В этом контексте следует указать на неоднозначное (но от этого не менее явное в связи с Терапиано) понятие «сансара», которое в духовной жизни Востока означает исполненное страданий странствие по кругу новых рождений[661]. Спасение от этого вечного странствования — истинная цель жизни — достигается на пути освобождения от человеческих привязанностей, отречения от земных благ, окончательного (само)познания. Несмотря на некоторую сомнительность, связи между романом Терапиано и произведением «Samsara» все же выявляют интересный аспект аллегорического толкования травелога как странствования по земной истории человечества, сквозь время и пространство в глубины человеческого «Я», которое достигает своей высшей точки при воображаемом экстатическом отказе от своего «Я» и способствует временному освобождению индивидуума от пут повседневности и мирских соблазнов ради всеохватывающей любви[662].
IV. Бегство в глубину: вездесущность прошедшего и критика цивилизации
Вездесущее присутствие прошедшего демонстрируется тремя постоянно возвращающимися элементами. А именно: во-первых, углублением в древнюю историю человечества (в частности, Гималаи изображаются как древнейшее прошлое); во-вторых, постоянно возвращающимися воспоминаниями о Европе и России, которая (что типично для текста эмиграции) дается как фактически прошедшее; в-третьих, материальным, символическим присутствием отдельных конкретных частей из воспоминаний о путешествии.

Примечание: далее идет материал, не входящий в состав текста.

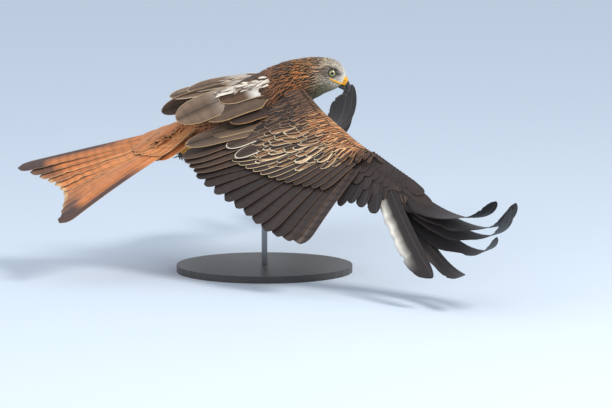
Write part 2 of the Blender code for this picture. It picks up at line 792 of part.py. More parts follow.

Древняя история вначале обозначается как описание, позднее, в «легенде о затонувших континентах», — как история о «потерянном рае», то есть об усиливающейся деградации когда-то бывшего совершенства к пошлости современного европейца. С потомками этих первых людей рассказчик сталкивается в «райской долине» и в «подземном царстве», там, в отрешенном пространстве, он находит в руинах следы их культуры, путешествуя во времени и в воображении, обретает видение их прежнего существования. Так сказано при изучении одного рельефа в развалинах храма:
…здесь, в тишине, может опять возродиться прошлое. […] Эти изваянные фигуры […] обладают властью возвращать нас к истокам памяти[663].